Taking these factors in turn:
Number of participants. As Defendants acknowledge, the funds at issue have hundreds of investors. Def. Mem. 29 & n.30. This is consistent with common-fund status. See Advisory Op. No. 106 at 205 (law firm's retirement fund qualified for the exception because, among other factors, “there were a large number of participants”). Defendants have cited no authority for the proposition that funds this widely held do not qualify as common investment funds.
The parties have surfaced only one case holding that the number of investors militated against common fund status. See NEC Corp. v. Intel Corp., 654 F.Supp. 1256, 1259 n.1 (N.D. Cal. 1987) (safe harbor did not apply to an investment fund where “membership [was] limited to 24 members”).
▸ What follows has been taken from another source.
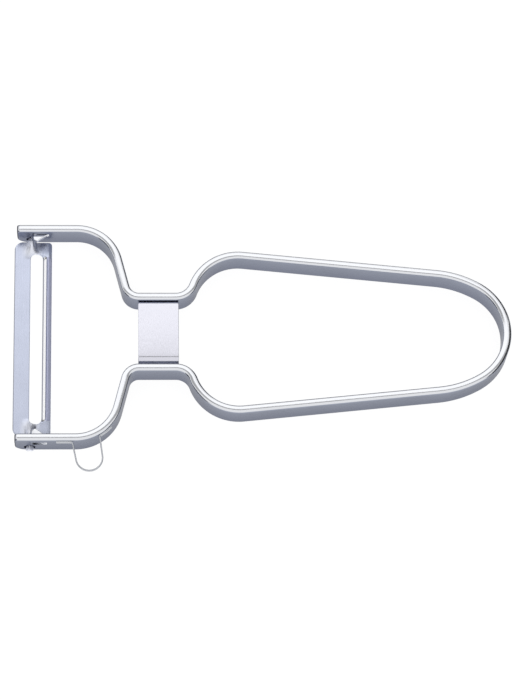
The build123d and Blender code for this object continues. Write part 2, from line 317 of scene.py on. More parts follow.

Size and diversity of holdings. The funds are large and highly diversified - they manage billions of dollars and maintain scores or hundreds of positions at a given time, as a cursory glance at their public filings would indicate. See Gov't Opp. Mem. 12 (citing public disclosures). Defendants' arguments are misleading on this point. They first state that the funds in question “concentrate their positions in a few public stocks.” Id. at 29. This contention is belied by the funds' quarterly (and public) filings, on which Defendants themselves extensively rely. For example, one manager's SEC filings show that it held positions in eighty-one companies at the end of Q1 2023. See Form 13F, Viking Global Investors LP (May 15, 2023). And because Form 13F requires disclosure only of domestic shareholdings, and only long positions, that number captures a relatively small portion of the actual diversification. See 17 CFR § 240.13f-1(c); Frequently Asked Questions About Form 13F, SEC, https://www.sec.gov/divisions/investment/13ffaq (last visited Nov. 18, 2024) (“You should not include short positions on Form 13F.”).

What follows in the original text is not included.